Joseph Goffman, an EPA official under President Barack Obama, said he feared that the Trump administration was trying to set a legal precedent that the Clean Air Act gives the federal government “next to no authority to do anything” about climate-changing emissions from the country’s power grid.

The Obama rule, adopted in 2015, sought to reshape the country’s power system by encouraging utilities to rely less on dirtier-burning coal-fired power plants and more on electricity from natural gas, solar, wind and other lower or no-carbon sources.

Burning of fossil fuels for electricity, transportation and heat is the main human source of heat-trapping carbon emissions.

Supporters of the revised rule say the Obama-era plan overstepped the EPA’s authority.

“This action is recalibrating EPA so it aligns with being the agency to protect public health and the environment in a way that respects the limits of the law,” said Mandy Gunasekara, a former senior official at the EPA who helped write the replacement rule. She now runs a nonprofit, Energy45, that supports President Donald Trump’s energy initiatives.

“The Clean Power Plan was designed largely to put coal out of business,” Gunasekara said. Trump’s overhaul is meant to let states “figure out what is best for their mission in terms of meeting modern environmental standards” and providing affordable energy, she said.

Democrats and environmentalists say the Trump administration has ignored scientific warnings about climate change as it sought to protect the sagging U.S. coal industry.

“The growing climate crisis is the existential threat of our time and President Trump’s shameful response was to put lobbyists and polluters in charge of protecting your health and safety,” Pelosi said.

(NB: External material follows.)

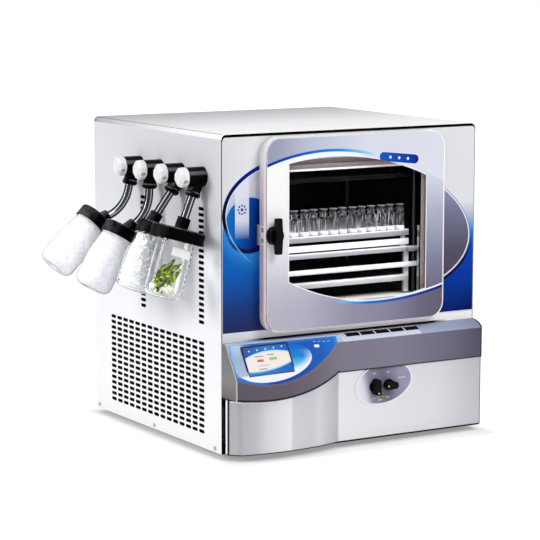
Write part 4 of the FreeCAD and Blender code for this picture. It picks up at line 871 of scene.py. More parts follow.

With coal miners at his side, Trump signed an order in March 2017 directing the EPA to scrap the Obama rule. It was one of the first acts of his presidency.

His pledge to roll back regulation for the coal industry helped cement support from owners and workers in the coal industry, and others. Despite his promise, market forces have frustrated Trump’s efforts. Competition from cheaper natural gas and renewable fuel has continued a yearslong trend driving U.S. coal plant closings to near-record levels last year, according to the U.S. Energy Information Administration.

By encouraging utilities to consider spending money to upgrade aging coal plants, environmental groups argue, the Trump rule could prompt the companies to run existing coal plants harder and longer rather than retiring them.

“It’s a rule to increase emissions because it’s a rule to extend the life of coal plants,” said Conrad Schneider, advocacy director of the Clean Air Task Force. “You invest in updating an old coal plant, it makes it more economic” to run it more to pay off that investment.

An Associated Press analysis Tuesday of federal air data showed U.S. progress on cleaning the air may be stagnating after decades of improvement. There were 15% more days with unhealthy air in America both last year and the year before than there were on average from 2013 through 2016, the four years when America had its fewest number of those days since at least 1980.

Trump has repeatedly claimed just the opposite, saying earlier this month in Ireland: “We have the cleanest air in the world, in the United States, and it’s gotten better since I’m president.”

Along with an initiative requiring tougher mileage standards for cars and light trucks, the Clean Power Plan was one of Obama’s two legacy efforts to slow climate change. The Trump administration also is proposing to roll back the Obama-era mileage standards, with a final rule expected shortly.

Environmental groups promise court challenges to both rollbacks.

Trump has rejected scientific warnings on climate change, including a report this year from scientists at more than a dozen federal agencies noting that global warming from fossil fuels “presents growing challenges to human health and quality of life.”

The EPA’s own regulatory analysis last year estimated that Trump’s replacement ACE rule would kill an extra 300 to 1,500 people each year by 2030, owing to additional air pollution from the power grid.